Electoral bonds worth ₹695 crore sold during recent Assembly polls, highest amount in Kolkata

The SBI has, however, declined to name the political parties that encashed the electoral bonds.

May 18, 2021 07:57 am | Updated November 28, 2021 11:44 am IST - NEW DELHI

The State Bank of India sold electoral bonds worth ₹695.34 crore from April 1 to April 10, when the elections to the Assemblies of Tamil Nadu , Puducherry , West Bengal , Assam and Kerala were in full swing, according to a Right to Information reply by the bank.

The amount sold was the highest-ever for any Assembly elections since the scheme started in 2018, according to the numbers provided in the reply.

All but ₹2,000 of the electoral bonds sold in the 16th phase of the scheme were encashed, the reply showed. Predictably, the sale of electoral bonds shot up during the elections in comparison to the previous tranche in January when bonds worth ₹42.10 crore were sold, the reply showed.

 

The highest amount of electoral bonds were sold at the Kolkata branch (₹176.1 crore), followed by New Delhi branch (₹167.5 crore) and Chennai branch (₹141.5 crore), according to the RTI reply. Hyderabad and Mumbai branches sold ₹91.5 crore worth of electoral bonds each, while ₹15 crore worth of bonds were sold at the Gandhinagar branch, ₹5 crore in Jaipur, ₹4.15 crore in Guwahati and ₹3 crore in Panaji.

During the 16th phase of the scheme, 972 out of the 974 electoral bonds were enchased, with over half the amount — ₹351 crore — being encashed at the New Delhi branch of SBI, the reply showed. The rest of the amount was encashed at Bhubaneshwar (₹116 crore), Chennai (₹106 crore), Hyderabad (₹63.5 crore), Kolkata (₹55 crore) and Mumbai (₹3.8 crore).

In its May 14 reply to a query filed by Bihar-based RTI activist Kanhaiya Kumar on April 16, SBI declined to name the political parties that encashed the electoral bonds, saying it was “third party personal information” that was exempted under the RTI Act.

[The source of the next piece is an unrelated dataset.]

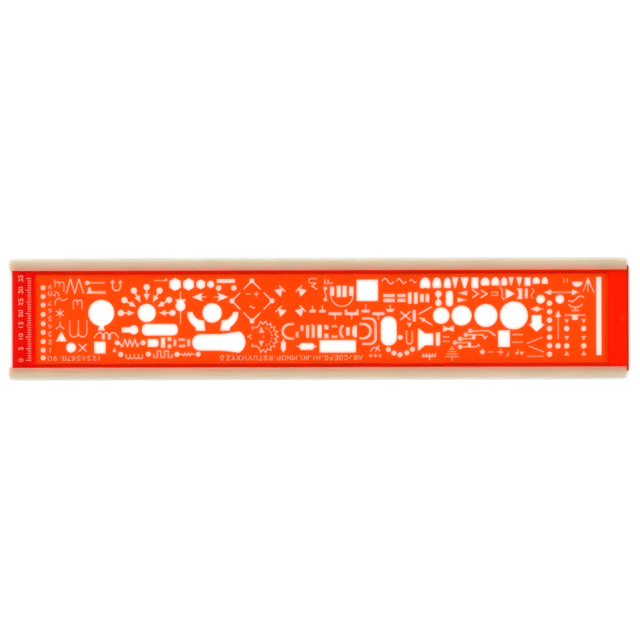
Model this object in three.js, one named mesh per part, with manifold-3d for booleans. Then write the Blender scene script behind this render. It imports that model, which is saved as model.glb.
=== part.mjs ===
// Symbol drawing template with two push-on edge rails.
// Millimetres, +Z up. The origin is the middle of the whole object, on the surface that the rails stand on.
// The long side lies along X, and the symbols read with +Y away from the user.
import * as THREE from 'three';
import { mergeVertices } from 'three/addons/utils/BufferGeometryUtils.js';
import Module from 'manifold-3d';

const wasm = await Module();
wasm.setup();

// Moulded plate: two end bands and two long rims stand above a thinner field
const PLATE_LENGTH = 264;
const PLATE_WIDTH = 45.7;
const PLATE_CORNER_RADIUS = 1;
const RIM_THICKNESS = 1.3;
const FIELD_THICKNESS = 0.8;
const RIM_WIDTH = 3.6;
const LEFT_BAND_LENGTH = 8.6;
const LEFT_SLOPE_LENGTH = 2;
const RIGHT_BAND_LENGTH = 8.4;
const RIGHT_SLOPE_LENGTH = 1.3;
const MIN_WEB = 0.5;

// Edge rails: a channel that the plate's long edge sits in
const RAIL_LENGTH = 264;
const RAIL_OVER_PLATE = 2.1;
const RAIL_OUTSIDE = 2.35;
const RAIL_FOOT_THICKNESS = 0.9;
const RAIL_LIP_THICKNESS = 0.7;
const RAIL_EDGE_RADIUS = 0.45;
const RAIL_LIP_BEVEL = 0.3;
const SLOT_FACE_GAP = 0.15;
const SLOT_END_GAP = 0.3;
const UPPER_RAIL_SHIFT = -0.8;
const LOWER_RAIL_SHIFT = -1.05;

// Widths of the drawn lines, and the round guide holes
const FINE_SLOT = 0.5;
const PEN_SLOT = 0.6;
const BROAD_SLOT = 0.95;
const LEFT_GUIDE_HOLE = 2.1;
const RIGHT_GUIDE_HOLE = 2.3;
const COMPASS_CIRCLES = [7.1, 8.6, 9.9, 12];

// Facets: a chord may lie this far inside its arc, and turns at most this many degrees
const CHORD_GAP = 0.08;
const MAX_TURN = 36;
// A corner is mitred up to this many half widths, and a cut runs this far past each face
const MITRE_LIMIT = 2;
const CUT_PAST_FACE = 1;

// Heights above the surface that the rails stand on
const plateUnderside = RAIL_FOOT_THICKNESS + SLOT_FACE_GAP;
const fieldTop = plateUnderside + FIELD_THICKNESS;
const rimTop = plateUnderside + RIM_THICKNESS;
const slotTop = rimTop + SLOT_FACE_GAP;
const railTop = slotTop + RAIL_LIP_THICKNESS;

// Where the plate's middle and its field lie
const leftmost = Math.min(-PLATE_LENGTH / 2, Math.min(UPPER_RAIL_SHIFT, LOWER_RAIL_SHIFT) - RAIL_LENGTH / 2);
const rightmost = Math.max(PLATE_LENGTH / 2, Math.max(UPPER_RAIL_SHIFT, LOWER_RAIL_SHIFT) + RAIL_LENGTH / 2);
const plateX = -(leftmost + rightmost) / 2;
const field = {
  left: -PLATE_LENGTH / 2 + LEFT_BAND_LENGTH + LEFT_SLOPE_LENGTH,
  right: PLATE_LENGTH / 2 - RIGHT_BAND_LENGTH - RIGHT_SLOPE_LENGTH,
  halfWidth: PLATE_WIDTH / 2 - RIM_WIDTH,
};

// Points of an arc about (x, y), in degrees anticlockwise from +X
function arc(x, y, radius, from, to) {
  const turn = Math.min(MAX_TURN, (2 * Math.acos(1 - CHORD_GAP / radius) * 180) / Math.PI);
  const steps = Math.max(2, Math.ceil(Math.abs(to - from) / turn));
  return Array.from({ length: steps + 1 }, (_, i) => {
    const angle = ((from + ((to - from) * i) / steps) * Math.PI) / 180;
    return [x + radius * Math.cos(angle), y + radius * Math.sin(angle)];
  });
}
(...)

The bank also declined to share the details of how much commission it had earned from the sale of electoral bonds since the scheme started in 2018, saying the information was of “commercial confidence in nature” and its disclosure would “harm the competitive position of the bank”. Mr. Kumar, however, pointed out that the SBI was the only bank authorised to sell electoral bonds by the government.

Started by the government in 2018, the bonds scheme allows any Indian citizen or company to purchase the bonds sold by the SBI in denominations of ₹1,000, ₹10,000, ₹1 lakh, ₹10 lakh and ₹1 crore and give them to political parties anonymously.